# What you need to do
In the listing below, find every line containing "joints" and copy it out.

# Recorded data
========================
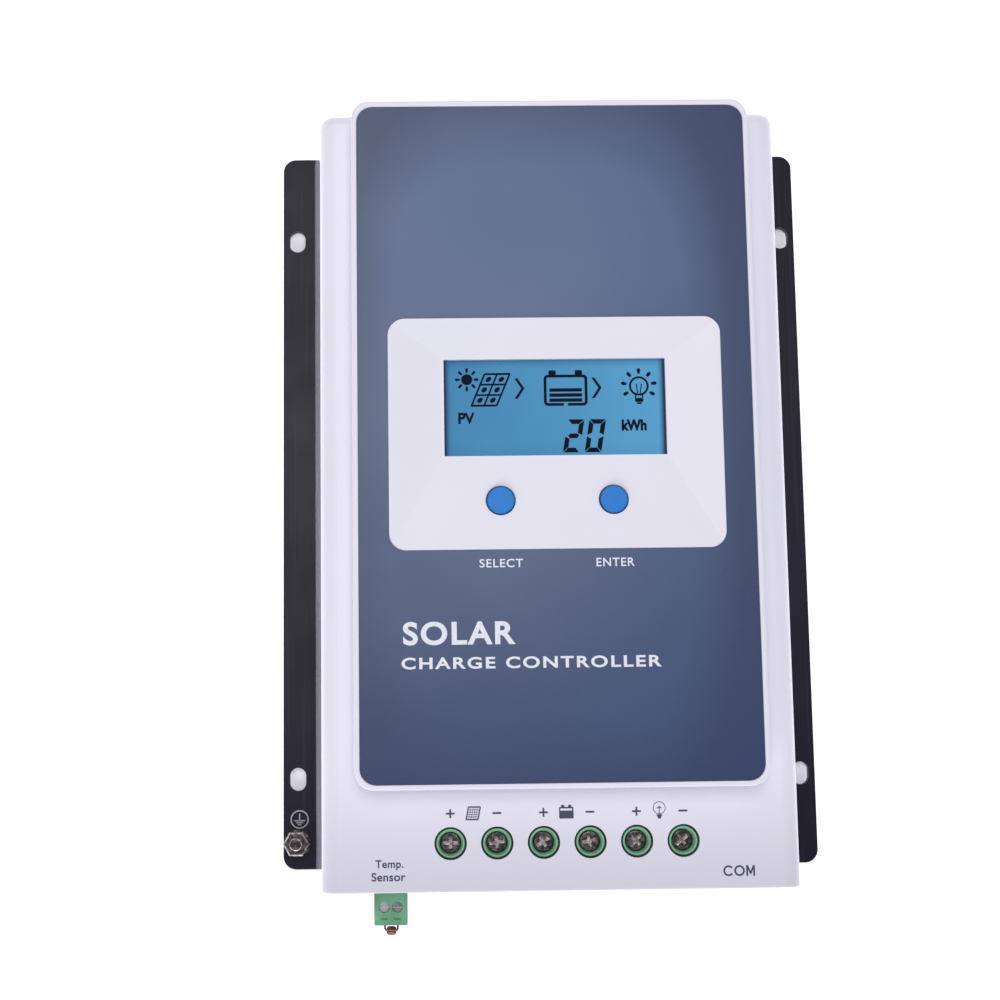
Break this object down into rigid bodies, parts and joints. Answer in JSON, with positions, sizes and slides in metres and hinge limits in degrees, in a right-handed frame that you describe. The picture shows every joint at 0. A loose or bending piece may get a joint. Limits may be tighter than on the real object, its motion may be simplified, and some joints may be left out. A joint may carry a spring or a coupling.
{
  "type": "solar charge controller",
  "caption": "Flat wall-mounted solar charge controller: black finned heat sink with side flanges, white cover, blue front label, backlit screen, push buttons and a row of wire terminals.",
  "frame": {"origin": "on the wall plane, on the middle heat sink fin, under the centre of the housing", "axes": "+X across the front to the right, +Y from the terminal end to the far end, +Z away from the wall"},
  "size_m": [0.164, 0.2419, 0.055],
  "materials": {
    "black_anodised": "black anodised, satin",
    "white_plastic": "glossy injection-moulded ABS, cool white",
    "label_blue": "glossy printed polycarbonate film, slate blue",
    "lcd_glass": "backlit liquid crystal glass",
    "lcd_backlight": "light guide plate",
    "black_plastic": "black glass-filled plastic",
    "circuit_board": "green solder mask on glass epoxy laminate",
    "steel": "zinc-plated steel",
    "dark_steel": "nickel-plated steel, darkened",
    "button_blue": "blue moulded plastic",
    "brass": "turned brass",
    "tinned_copper": "tin-plated copper alloy",
    "gold": "gold-flashed spring contacts",
    "terminal_green": "green polyamide",
    "plug_green": "green polyamide",
    "bead_brown": "epoxy-dipped sensing bead on tinned lead",
    "ferrite": "coated powdered-iron ring",
    "copper_wire": "enamelled copper",
    "capacitor_sleeve": "aluminium can in a dark printed sleeve",
    "black_epoxy": "moulded epoxy with tinned leads",
    "thermal_pad": "grey silicone insulating pad",
    "fuse_orange": "translucent moulded fuse body",
    "connector_white": "natural nylon",
    "cable_grey": "grey vinyl flat cable"
  },
  "bodies": {
    "root": {"battery_terminal_block": "terminal_green", "blade_fuses": "fuse_orange", "board_standoffs": "brass", "cable_headers": "connector_white", "com_jack": "black_plastic", "com_jack_contacts": "gold", "control_chip": "black_epoxy", "cover_screws": "steel", "current_shunt": "copper_wire", "display_board": "circuit_board", "display_board_screws": "steel", "flat_cable": "cable_grey", "front_cover": "white_plastic", "front_label": "label_blue", "ground_stud": "dark_steel", "heat_sink": "black_anodised", "inductor_core": "ferrite", "inductor_winding": "copper_wire", "input_capacitors": "capacitor_sleeve", "lcd_backlight": "lcd_backlight", "lcd_frame": "black_plastic", "lcd_glass": "lcd_glass", "load_terminal_block": "terminal_green", "main_board": "circuit_board", "main_board_screws": "steel", "mosfet_pads": "thermal_pad", "mosfet_screws": "steel", "mosfets": "black_epoxy", "output_capacitors": "capacitor_sleeve", "pv_terminal_block": "terminal_green", "sensor_socket": "terminal_green", "sensor_socket_pins": "tinned_copper", "tact_switches": "black_plastic", "terminal_current_bars": "tinned_copper"},
    "select_button": {"select_button": "button_blue", "select_plunger": "black_plastic"},
    "enter_button": {"enter_button": "button_blue", "enter_plunger": "black_plastic"},
    "pv_plus_screw": {"pv_plus_screw": "dark_steel"},
    "pv_plus_clamp_cage": {"pv_plus_clamp_cage": "steel"},
    "pv_minus_screw": {"pv_minus_screw": "dark_steel"},
    "pv_minus_clamp_cage": {"pv_minus_clamp_cage": "steel"},
    "battery_plus_screw": {"battery_plus_screw": "dark_steel"},
    "battery_plus_clamp_cage": {"battery_plus_clamp_cage": "steel"},
    "battery_minus_screw": {"battery_minus_screw": "dark_steel"},
    "battery_minus_clamp_cage": {"battery_minus_clamp_cage": "steel"},
    "load_plus_screw": {"load_plus_screw": "dark_steel"},
    "load_plus_clamp_cage": {"load_plus_clamp_cage": "steel"},
    "load_minus_screw": {"load_minus_screw": "dark_steel"},
    "load_minus_clamp_cage": {"load_minus_clamp_cage": "steel"},
    "sensor_plug": {"sensor_plug": "plug_green", "sensor_plug_contacts": "tinned_copper", "thermistor": "bead_brown"},
    "plug_left_screw": {"plug_left_screw": "steel"},
    "plug_left_clamp": {"plug_left_clamp": "steel"},
    "plug_right_screw": {"plug_right_screw": "steel"},
    "plug_right_clamp": {"plug_right_clamp": "steel"},
    "ground_washers": {"ground_washers": "dark_steel"},
    "ground_nut": {"ground_nut": "dark_steel"}
  },
  "joints": [
    {"name": "select_press", "type": "slide", "parent": "root", "child": "select_button", "axis": [0, 0, -1], "range_m": [0, 0.0005], "stiffness_N_per_m": 3000},
    {"name": "enter_press", "type": "slide", "parent": "root", "child": "enter_button", "axis": [0, 0, -1], "range_m": [0, 0.0005], "stiffness_N_per_m": 3000},
    {"name": "pv_plus_screw_turn", "type": "hinge", "parent": "root", "child": "pv_plus_screw", "pos_m": [-0.0314, -0.1005, 0.039], "axis": [0, 0, -1], "range_deg": [0, 2161]},
    {"name": "pv_plus_clamp_lift", "type": "slide", "parent": "root", "child": "pv_plus_clamp_cage", "axis": [0, 0, 1], "range_m": [0, 0.0042]},
    {"name": "pv_minus_screw_turn", "type": "hinge", "parent": "root", "child": "pv_minus_screw", "pos_m": [-0.0182, -0.1005, 0.039], "axis": [0, 0, -1], "range_deg": [0, 2161]},
    {"name": "pv_minus_clamp_lift", "type": "slide", "parent": "root", "child": "pv_minus_clamp_cage", "axis": [0, 0, 1], "range_m": [0, 0.0042]},
    {"name": "battery_plus_screw_turn", "type": "hinge", "parent": "root", "child": "battery_plus_screw", "pos_m": [-0.005, -0.1005, 0.039], "axis": [0, 0, -1], "range_deg": [0, 2161]},
    {"name": "battery_plus_clamp_lift", "type": "slide", "parent": "root", "child": "battery_plus_clamp_cage", "axis": [0, 0, 1], "range_m": [0, 0.0042]},
    {"name": "battery_minus_screw_turn", "type": "hinge", "parent": "root", "child": "battery_minus_screw", "pos_m": [0.0082, -0.1005, 0.039], "axis": [0, 0, -1], "range_deg": [0, 2161]},
    {"name": "battery_minus_clamp_lift", "type": "slide", "parent": "root", "child": "battery_minus_clamp_cage", "axis": [0, 0, 1], "range_m": [0, 0.0042]},
    {"name": "load_plus_screw_turn", "type": "hinge", "parent": "root", "child": "load_plus_screw", "pos_m": [0.0214, -0.1005, 0.039], "axis": [0, 0, -1], "range_deg": [0, 2161]},
    {"name": "load_plus_clamp_lift", "type": "slide", "parent": "root", "child": "load_plus_clamp_cage", "axis": [0, 0, 1], "range_m": [0, 0.0042]},
    {"name": "load_minus_screw_turn", "type": "hinge", "parent": "root", "child": "load_minus_screw", "pos_m": [0.0346, -0.1005, 0.039], "axis": [0, 0, -1], "range_deg": [0, 2161]},
    {"name": "load_minus_clamp_lift", "type": "slide", "parent": "root", "child": "load_minus_clamp_cage", "axis": [0, 0, 1], "range_m": [0, 0.0042]},
    {"name": "sensor_plug_pull", "type": "slide", "parent": "root", "child": "sensor_plug", "axis": [0, -1, 0], "range_m": [0, 0.009]},
    {"name": "plug_left_screw_turn", "type": "hinge", "parent": "sensor_plug", "child": "plug_left_screw", "pos_m": [-0.0506, -0.1192, 0.029], "axis": [0, 0, -1], "range_deg": [0, 1081]},
    {"name": "plug_left_clamp_lift", "type": "slide", "parent": "sensor_plug", "child": "plug_left_clamp", "axis": [0, 0, 1], "range_m": [0, 0.0012]},
    {"name": "plug_right_screw_turn", "type": "hinge", "parent": "sensor_plug", "child": "plug_right_screw", "pos_m": [-0.0468, -0.1192, 0.029], "axis": [0, 0, -1], "range_deg": [0, 1081]},
    {"name": "plug_right_clamp_lift", "type": "slide", "parent": "sensor_plug", "child": "plug_right_clamp", "axis": [0, 0, 1], "range_m": [0, 0.0012]},
    {"name": "ground_washers_lift", "type": "slide", "parent": "root", "child": "ground_washers", "axis": [0, 0, 1], "range_m": [0, 0.00175]},
    {"name": "ground_nut_turn", "type": "hinge", "parent": "ground_washers", "child": "ground_nut", "pos_m": [-0.0778, -0.1029, 0.004], "axis": [0, 0, 1], "range_deg": [0, 901]}
  ],
  "couplings": [
    {"joint": "pv_plus_screw_turn", "follows": "pv_plus_clamp_lift", "rad_per_m": 8976},
    {"joint": "pv_minus_screw_turn", "follows": "pv_minus_clamp_lift", "rad_per_m": 8976},
    {"joint": "battery_plus_screw_turn", "follows": "battery_plus_clamp_lift", "rad_per_m": 8976},
    {"joint": "battery_minus_screw_turn", "follows": "battery_minus_clamp_lift", "rad_per_m": 8976},
    {"joint": "load_plus_screw_turn", "follows": "load_plus_clamp_lift", "rad_per_m": 8976},
    {"joint": "load_minus_screw_turn", "follows": "load_minus_clamp_lift", "rad_per_m": 8976},
    {"joint": "plug_left_screw_turn", "follows": "plug_left_clamp_lift", "rad_per_m": 15708},
    {"joint": "plug_right_screw_turn", "follows": "plug_right_clamp_lift", "rad_per_m": 15708},
    {"joint": "ground_nut_turn", "follows": "ground_washers_lift", "rad_per_m": 8976}
  ]
}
========================
# Solution below
Break this object down into rigid bodies, parts and joints. Answer in JSON, with positions, sizes and slides in metres and hinge limits in degrees, in a right-handed frame that you describe. The picture shows every joint at 0. A loose or bending piece may get a joint. Limits may be tighter than on the real object, its motion may be simplified, and some joints may be left out. A joint may carry a spring or a coupling.
  "joints": [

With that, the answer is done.